Scientists theorize that space, time and matter originated 13.7 billion
years ago in a Big Bang. Another 200 million years would pass before the
era of first starlight. A 10-hour observation by Spitzer's infrared array
camera in the constellation Draco captured a diffuse glow of infrared
light, lower in energy than optical light and invisible to us. The Goddard
team says that this glow is likely from Population III stars, a
hypothesized class of stars thought to have formed before all others.
(Population I and II stars, named by order of their discovery, comprise
the familiar types of stars we see at night.)

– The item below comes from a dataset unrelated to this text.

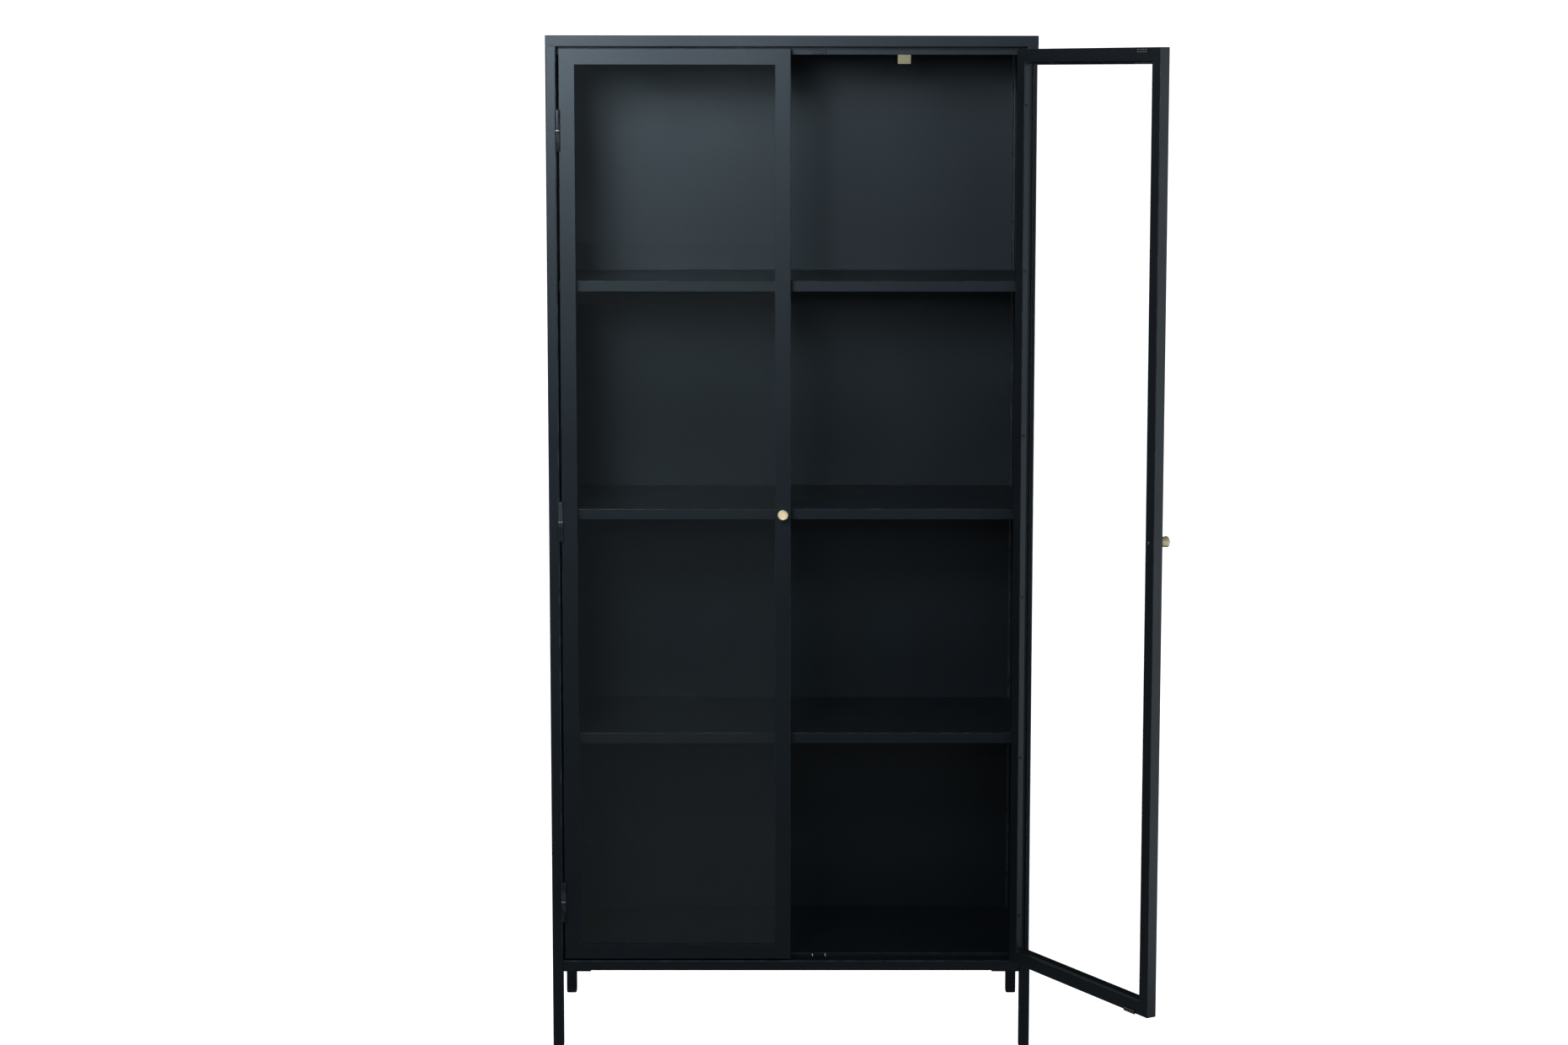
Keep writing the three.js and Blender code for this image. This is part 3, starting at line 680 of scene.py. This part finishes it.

Theorists say the first stars were likely over a hundred times more
massive than Earth's sun and extremely hot, bright, and short-lived, each
one burning for only a few million years. The ultraviolet light that
Population III stars emitted would be redshifted, or stretched to lower
energies, by the universe's expansion. That light should now be detectable
in the infrared.

"This deep observation was filled with familiar-looking stars and
galaxies," said Dr. John Mather, senior project scientist for JWST and a
co-author on the Nature article. "We removed everything we knew -- all the
stars and galaxies both near and far. We were left with a picture of part
of the sky with no stars or galaxies, but it still had this infrared glow
with giant blobs that we think could be the glow from the very first
stars."

This new Spitzer discovery agrees with observations from the NASA Cosmic
Background Explorer (COBE) satellite from the 1990s that suggested there
may be an infrared background that could not be attributed to known stars.
It also supports observations from the NASA Wilkinson Microwave Anisotropy
Probe from 2003, which estimated that stars first ignited 200 million to
400 million years after the Big Bang.

"This difficult measurement pushes the instrument to performance limits
that were not anticipated in its design," said team member Dr. S. Harvey
Moseley, instrument scientist for Spitzer. "We have worked very hard to
rule out other sources for the signal we observed."

The low noise and high resolution of Spitzer's infrared array camera
enabled the team to remove the fog of foreground galaxies, made of later
stellar populations, until the cumulative light from the first light
dominated the signal on large angular scales. The team, which also
includes Dr. Richard Arendt, Science Systems and Applications scientist,
noted that future missions, such as NASA's James Webb Space Telescope,
will find the first individual clumps of these stars or the individual
exploding stars that might have made the first black holes.

This analysis was partially funded through the National Science
Foundation. The Jet Propulsion Laboratory, Pasadena, Calif., manages the
Spitzer mission for NASA. Science operations are conducted at the Spitzer
Science Center at the California Institute of Technology in Pasadena. NASA
Goddard built Spitzer's infrared array camera which took the observations.
The instrument's principal investigator is Dr. Giovanni Fazio, Smithsonian
Astrophysical Observatory, Cambridge, Mass.